■ Problem statement ■
Nothing but the line with "obj.matrix_world = Matrix.Identity(4)" and the lines after it, through the end of the records below, is to be repeated, exactly as it is.

■ Provided data ■
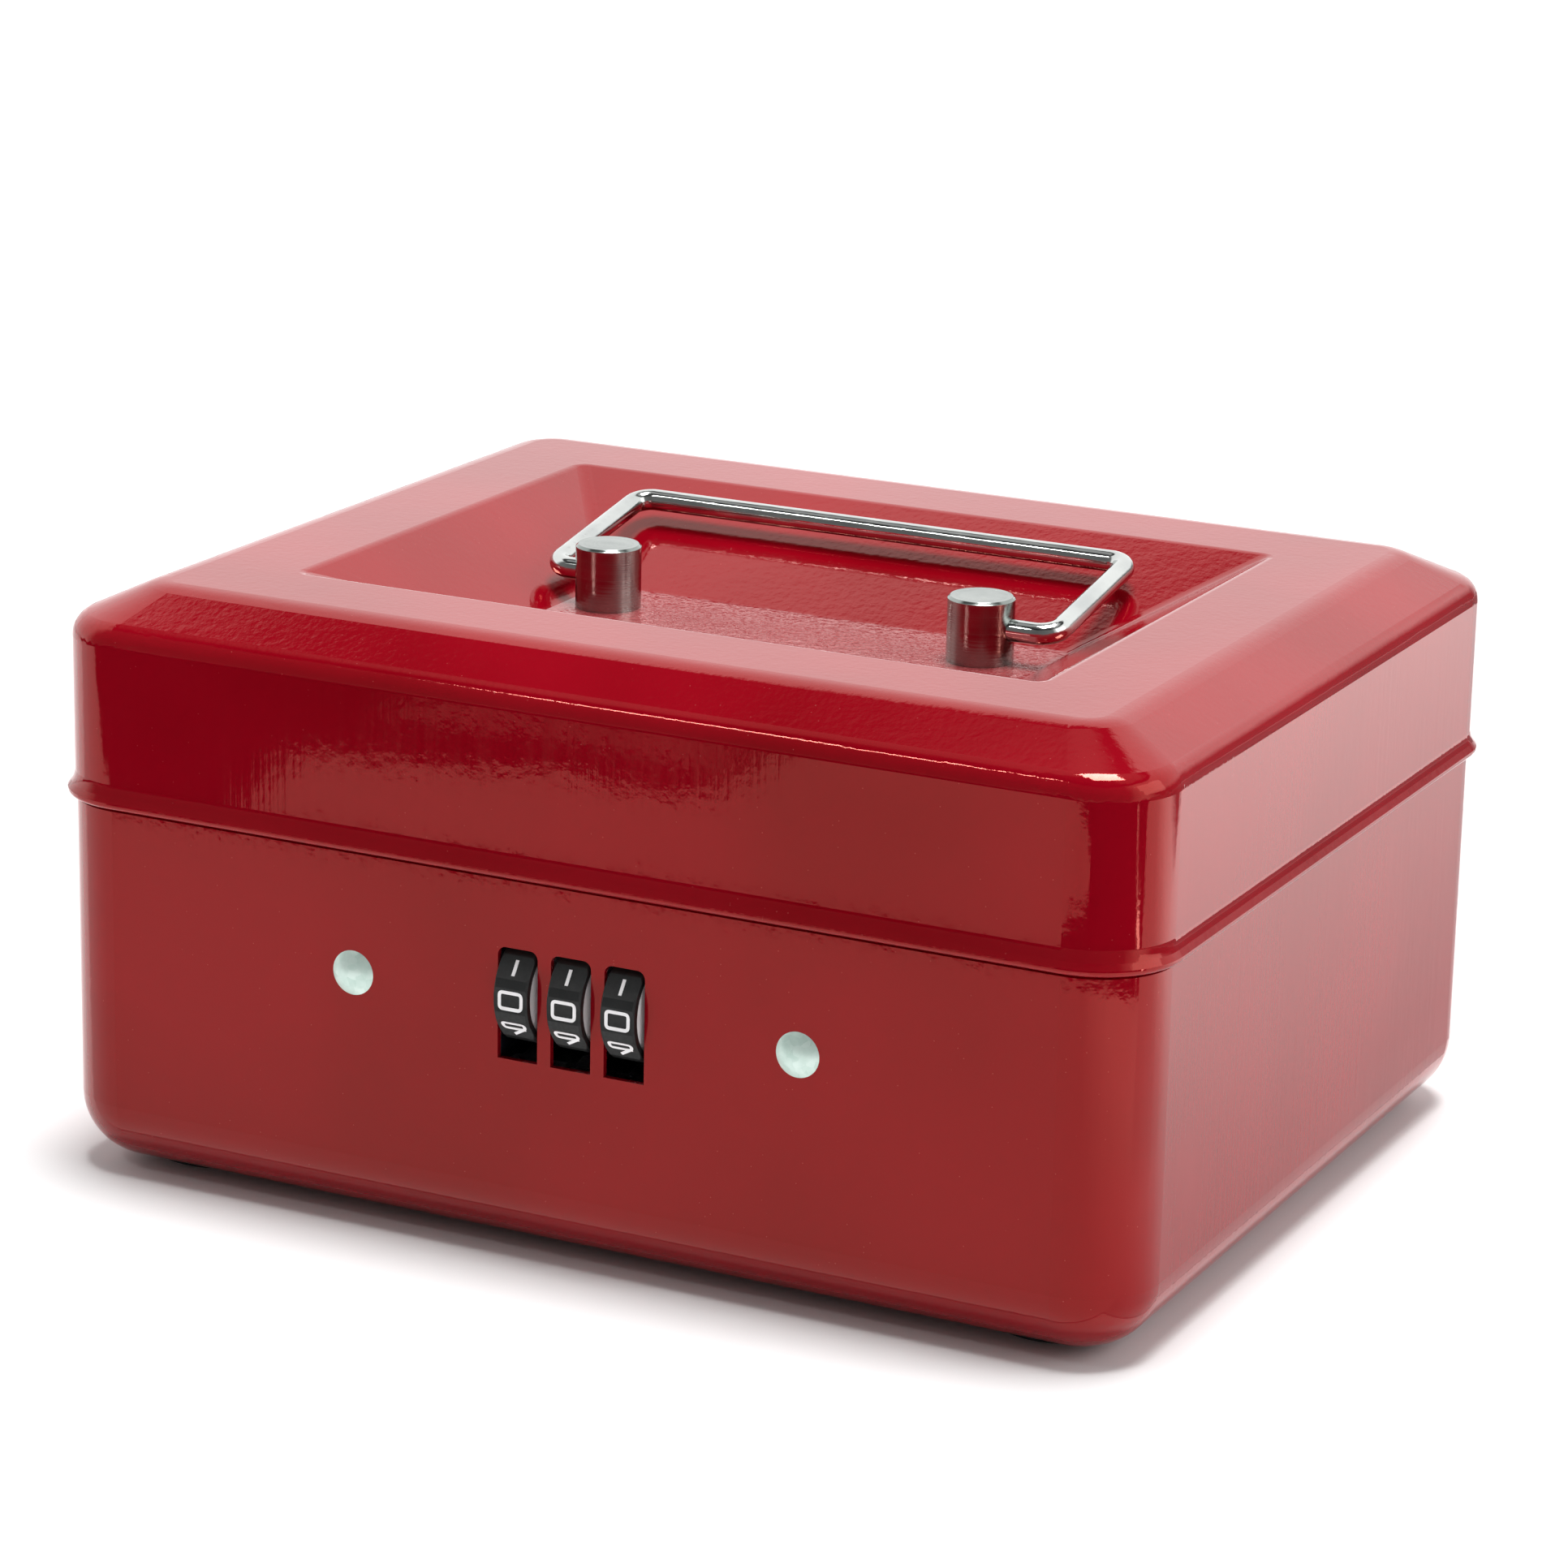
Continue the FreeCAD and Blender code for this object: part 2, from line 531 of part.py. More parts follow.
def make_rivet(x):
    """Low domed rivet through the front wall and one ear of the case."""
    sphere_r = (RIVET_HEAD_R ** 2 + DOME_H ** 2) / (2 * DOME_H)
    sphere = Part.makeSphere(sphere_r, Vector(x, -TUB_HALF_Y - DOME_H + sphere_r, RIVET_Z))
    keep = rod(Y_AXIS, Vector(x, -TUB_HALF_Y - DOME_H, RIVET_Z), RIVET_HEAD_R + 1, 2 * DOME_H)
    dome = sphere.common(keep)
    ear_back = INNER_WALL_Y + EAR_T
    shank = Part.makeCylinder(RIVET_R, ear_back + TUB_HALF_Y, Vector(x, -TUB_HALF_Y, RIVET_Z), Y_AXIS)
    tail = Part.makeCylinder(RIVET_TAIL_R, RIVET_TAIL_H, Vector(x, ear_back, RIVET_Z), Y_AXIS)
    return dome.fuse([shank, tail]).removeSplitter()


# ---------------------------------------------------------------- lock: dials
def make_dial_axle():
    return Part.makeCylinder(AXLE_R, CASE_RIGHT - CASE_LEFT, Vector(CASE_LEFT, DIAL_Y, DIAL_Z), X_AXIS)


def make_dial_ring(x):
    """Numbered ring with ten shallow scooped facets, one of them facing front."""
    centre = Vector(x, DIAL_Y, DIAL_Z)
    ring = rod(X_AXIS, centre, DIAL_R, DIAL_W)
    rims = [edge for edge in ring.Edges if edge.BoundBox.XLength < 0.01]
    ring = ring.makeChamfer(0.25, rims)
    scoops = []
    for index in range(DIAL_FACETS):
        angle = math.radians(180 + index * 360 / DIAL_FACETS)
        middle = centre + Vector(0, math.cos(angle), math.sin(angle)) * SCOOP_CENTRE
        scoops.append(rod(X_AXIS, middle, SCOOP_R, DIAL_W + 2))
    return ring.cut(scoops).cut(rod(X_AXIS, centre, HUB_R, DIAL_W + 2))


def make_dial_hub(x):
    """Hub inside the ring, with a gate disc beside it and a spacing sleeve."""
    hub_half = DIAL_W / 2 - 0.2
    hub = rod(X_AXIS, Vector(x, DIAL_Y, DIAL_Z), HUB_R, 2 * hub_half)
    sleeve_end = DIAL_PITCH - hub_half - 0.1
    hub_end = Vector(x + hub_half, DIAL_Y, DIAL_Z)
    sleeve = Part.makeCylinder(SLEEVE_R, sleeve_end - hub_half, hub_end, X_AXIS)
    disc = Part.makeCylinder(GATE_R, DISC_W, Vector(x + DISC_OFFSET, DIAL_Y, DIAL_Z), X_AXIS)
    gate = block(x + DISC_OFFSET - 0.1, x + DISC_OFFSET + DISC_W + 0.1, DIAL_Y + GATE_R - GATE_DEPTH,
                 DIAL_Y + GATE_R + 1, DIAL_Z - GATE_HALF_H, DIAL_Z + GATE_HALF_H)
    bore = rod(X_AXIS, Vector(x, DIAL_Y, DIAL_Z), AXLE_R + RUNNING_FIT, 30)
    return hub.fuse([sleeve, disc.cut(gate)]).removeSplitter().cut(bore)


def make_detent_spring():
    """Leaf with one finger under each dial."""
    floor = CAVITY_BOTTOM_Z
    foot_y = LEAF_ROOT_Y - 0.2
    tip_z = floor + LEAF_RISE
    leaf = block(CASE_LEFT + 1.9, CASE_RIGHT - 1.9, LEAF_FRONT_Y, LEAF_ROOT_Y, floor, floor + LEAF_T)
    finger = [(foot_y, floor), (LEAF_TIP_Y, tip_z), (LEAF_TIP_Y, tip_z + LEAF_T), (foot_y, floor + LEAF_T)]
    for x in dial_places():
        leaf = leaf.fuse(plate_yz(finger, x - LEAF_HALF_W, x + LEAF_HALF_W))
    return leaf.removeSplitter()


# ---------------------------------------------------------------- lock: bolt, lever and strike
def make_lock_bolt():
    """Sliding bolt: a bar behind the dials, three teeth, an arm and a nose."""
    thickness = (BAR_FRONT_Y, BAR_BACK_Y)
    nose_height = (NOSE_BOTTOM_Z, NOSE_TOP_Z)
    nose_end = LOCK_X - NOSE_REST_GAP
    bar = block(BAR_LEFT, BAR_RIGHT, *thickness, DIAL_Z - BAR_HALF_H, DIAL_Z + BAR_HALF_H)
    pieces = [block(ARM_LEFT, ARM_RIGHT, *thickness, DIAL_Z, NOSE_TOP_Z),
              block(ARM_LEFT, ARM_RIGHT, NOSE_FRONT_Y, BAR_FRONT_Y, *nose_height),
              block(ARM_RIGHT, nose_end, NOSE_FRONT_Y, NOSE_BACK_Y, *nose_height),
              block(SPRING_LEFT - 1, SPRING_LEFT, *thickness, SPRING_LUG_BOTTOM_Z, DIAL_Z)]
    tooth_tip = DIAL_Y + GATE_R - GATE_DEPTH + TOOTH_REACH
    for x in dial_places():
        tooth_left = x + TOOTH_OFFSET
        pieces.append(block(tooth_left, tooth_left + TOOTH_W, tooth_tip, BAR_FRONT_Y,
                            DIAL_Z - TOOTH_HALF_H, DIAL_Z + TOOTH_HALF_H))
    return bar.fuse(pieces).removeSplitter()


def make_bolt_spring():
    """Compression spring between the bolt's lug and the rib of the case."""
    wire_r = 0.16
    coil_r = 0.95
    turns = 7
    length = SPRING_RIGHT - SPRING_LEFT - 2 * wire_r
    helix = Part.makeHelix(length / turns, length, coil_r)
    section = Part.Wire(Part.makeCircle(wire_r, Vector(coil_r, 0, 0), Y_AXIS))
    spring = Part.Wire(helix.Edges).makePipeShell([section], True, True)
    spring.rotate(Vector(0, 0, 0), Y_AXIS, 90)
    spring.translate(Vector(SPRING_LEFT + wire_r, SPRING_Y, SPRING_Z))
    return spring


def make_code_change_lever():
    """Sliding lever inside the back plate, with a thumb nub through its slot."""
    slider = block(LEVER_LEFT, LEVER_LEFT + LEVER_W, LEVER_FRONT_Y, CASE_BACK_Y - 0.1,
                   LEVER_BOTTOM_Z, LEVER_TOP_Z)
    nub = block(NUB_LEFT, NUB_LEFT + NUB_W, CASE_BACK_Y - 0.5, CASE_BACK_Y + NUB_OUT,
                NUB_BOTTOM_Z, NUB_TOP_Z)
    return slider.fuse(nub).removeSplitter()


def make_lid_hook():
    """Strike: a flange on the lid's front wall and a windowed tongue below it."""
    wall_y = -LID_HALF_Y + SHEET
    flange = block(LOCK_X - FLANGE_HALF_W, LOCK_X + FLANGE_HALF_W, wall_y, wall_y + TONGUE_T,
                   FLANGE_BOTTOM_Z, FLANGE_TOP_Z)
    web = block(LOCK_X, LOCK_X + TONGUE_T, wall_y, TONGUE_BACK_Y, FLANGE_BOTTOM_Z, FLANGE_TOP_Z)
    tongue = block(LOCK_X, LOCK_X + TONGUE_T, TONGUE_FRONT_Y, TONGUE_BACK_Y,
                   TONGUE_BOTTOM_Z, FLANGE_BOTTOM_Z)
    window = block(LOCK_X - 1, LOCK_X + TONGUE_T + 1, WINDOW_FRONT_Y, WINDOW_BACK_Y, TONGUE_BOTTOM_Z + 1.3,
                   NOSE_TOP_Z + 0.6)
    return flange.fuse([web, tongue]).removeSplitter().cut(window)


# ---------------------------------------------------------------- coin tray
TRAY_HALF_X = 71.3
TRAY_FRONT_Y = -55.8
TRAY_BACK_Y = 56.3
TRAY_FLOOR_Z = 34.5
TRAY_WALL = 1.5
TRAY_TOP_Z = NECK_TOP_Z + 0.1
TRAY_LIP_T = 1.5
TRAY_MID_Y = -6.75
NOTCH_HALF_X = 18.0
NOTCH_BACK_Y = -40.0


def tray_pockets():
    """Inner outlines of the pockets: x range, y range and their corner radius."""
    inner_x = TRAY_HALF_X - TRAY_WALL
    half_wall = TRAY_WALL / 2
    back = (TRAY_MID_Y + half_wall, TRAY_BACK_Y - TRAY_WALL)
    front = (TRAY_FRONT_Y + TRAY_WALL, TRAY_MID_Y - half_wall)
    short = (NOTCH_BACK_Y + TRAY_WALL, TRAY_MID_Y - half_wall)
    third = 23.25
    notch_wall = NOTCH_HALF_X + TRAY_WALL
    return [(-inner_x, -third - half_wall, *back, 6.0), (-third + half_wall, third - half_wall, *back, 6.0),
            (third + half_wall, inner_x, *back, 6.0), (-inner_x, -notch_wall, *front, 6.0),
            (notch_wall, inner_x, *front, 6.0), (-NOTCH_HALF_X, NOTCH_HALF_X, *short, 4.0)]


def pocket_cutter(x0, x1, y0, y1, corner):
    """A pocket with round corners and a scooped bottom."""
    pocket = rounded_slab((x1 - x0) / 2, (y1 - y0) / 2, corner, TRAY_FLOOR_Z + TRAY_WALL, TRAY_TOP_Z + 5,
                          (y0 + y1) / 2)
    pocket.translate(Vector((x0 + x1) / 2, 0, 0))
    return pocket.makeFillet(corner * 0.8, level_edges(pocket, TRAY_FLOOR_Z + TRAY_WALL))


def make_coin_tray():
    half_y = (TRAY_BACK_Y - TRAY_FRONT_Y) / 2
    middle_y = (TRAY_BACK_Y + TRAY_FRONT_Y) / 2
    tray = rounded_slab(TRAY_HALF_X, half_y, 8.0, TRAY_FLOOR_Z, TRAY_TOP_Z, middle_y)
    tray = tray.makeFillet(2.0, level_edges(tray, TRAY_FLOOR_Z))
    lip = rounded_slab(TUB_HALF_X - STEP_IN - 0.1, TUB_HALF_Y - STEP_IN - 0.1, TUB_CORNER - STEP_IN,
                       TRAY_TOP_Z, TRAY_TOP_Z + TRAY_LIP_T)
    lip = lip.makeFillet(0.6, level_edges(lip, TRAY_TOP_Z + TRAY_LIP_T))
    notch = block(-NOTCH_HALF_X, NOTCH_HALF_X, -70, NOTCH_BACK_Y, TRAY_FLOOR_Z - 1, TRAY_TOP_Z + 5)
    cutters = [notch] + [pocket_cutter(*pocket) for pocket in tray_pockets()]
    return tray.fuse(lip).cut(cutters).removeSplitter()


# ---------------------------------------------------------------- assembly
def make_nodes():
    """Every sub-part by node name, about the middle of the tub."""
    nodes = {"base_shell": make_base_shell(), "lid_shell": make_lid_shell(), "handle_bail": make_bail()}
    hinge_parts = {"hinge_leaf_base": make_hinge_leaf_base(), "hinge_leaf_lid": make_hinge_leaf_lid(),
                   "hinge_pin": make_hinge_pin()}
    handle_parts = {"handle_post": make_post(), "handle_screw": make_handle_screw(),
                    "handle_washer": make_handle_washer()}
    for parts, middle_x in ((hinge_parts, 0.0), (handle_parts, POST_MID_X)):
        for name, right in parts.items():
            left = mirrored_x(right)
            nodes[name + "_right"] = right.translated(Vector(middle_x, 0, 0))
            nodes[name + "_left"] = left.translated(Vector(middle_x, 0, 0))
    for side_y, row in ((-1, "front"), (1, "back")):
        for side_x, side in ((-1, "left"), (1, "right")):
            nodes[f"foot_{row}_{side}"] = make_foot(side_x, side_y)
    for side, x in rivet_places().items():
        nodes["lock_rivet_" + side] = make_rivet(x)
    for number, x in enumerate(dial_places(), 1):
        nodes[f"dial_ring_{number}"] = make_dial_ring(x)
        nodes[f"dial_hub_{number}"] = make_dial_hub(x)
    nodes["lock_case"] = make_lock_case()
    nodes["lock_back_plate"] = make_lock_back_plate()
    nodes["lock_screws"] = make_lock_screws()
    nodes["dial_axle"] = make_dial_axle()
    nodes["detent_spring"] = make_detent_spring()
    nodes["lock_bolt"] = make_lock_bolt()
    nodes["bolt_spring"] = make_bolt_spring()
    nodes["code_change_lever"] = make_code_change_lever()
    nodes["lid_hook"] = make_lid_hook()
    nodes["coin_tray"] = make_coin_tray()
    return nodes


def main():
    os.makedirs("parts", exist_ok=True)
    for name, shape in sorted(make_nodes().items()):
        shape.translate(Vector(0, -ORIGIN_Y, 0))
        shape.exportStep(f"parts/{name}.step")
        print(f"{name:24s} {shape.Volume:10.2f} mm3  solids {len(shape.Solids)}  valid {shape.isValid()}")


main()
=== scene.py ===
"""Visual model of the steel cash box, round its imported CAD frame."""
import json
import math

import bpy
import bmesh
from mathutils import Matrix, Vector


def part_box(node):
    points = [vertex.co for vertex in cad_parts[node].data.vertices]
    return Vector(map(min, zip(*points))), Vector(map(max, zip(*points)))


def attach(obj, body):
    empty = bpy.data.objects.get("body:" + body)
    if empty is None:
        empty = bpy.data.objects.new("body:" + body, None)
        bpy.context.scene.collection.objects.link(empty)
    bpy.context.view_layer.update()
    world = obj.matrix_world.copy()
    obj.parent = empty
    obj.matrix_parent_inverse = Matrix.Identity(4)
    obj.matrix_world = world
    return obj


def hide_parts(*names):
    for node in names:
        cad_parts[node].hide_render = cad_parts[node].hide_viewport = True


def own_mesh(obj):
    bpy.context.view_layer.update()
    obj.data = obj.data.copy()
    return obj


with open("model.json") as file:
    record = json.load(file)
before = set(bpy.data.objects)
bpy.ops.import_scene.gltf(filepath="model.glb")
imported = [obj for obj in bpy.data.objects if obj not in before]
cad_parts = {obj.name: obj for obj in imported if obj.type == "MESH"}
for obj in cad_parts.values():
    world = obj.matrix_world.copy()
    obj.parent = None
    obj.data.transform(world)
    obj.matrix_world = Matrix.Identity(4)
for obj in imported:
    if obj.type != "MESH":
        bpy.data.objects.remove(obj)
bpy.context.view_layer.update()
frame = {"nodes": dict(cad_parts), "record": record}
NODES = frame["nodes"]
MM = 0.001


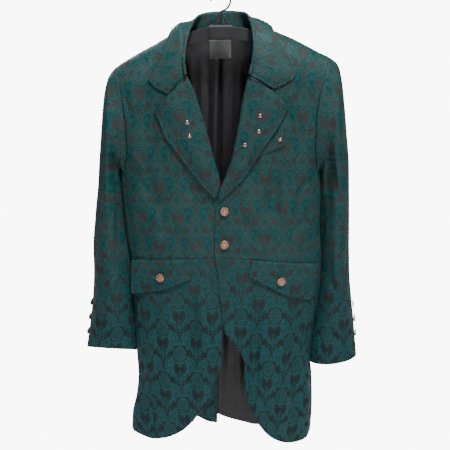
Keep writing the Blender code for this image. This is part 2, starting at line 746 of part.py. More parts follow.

■ Exercise result ■
    obj.matrix_world = Matrix.Identity(4)
for obj in imported:
    if obj.type != "MESH":
        bpy.data.objects.remove(obj)
bpy.context.view_layer.update()
frame = {"nodes": dict(cad_parts), "record": record}
NODES = frame["nodes"]
MM = 0.001


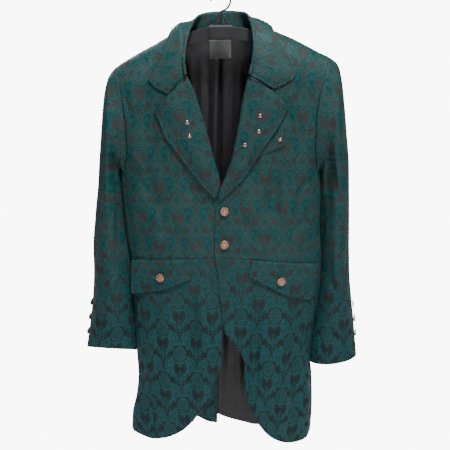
Keep writing the Blender code for this image. This is part 2, starting at line 746 of part.py. More parts follow.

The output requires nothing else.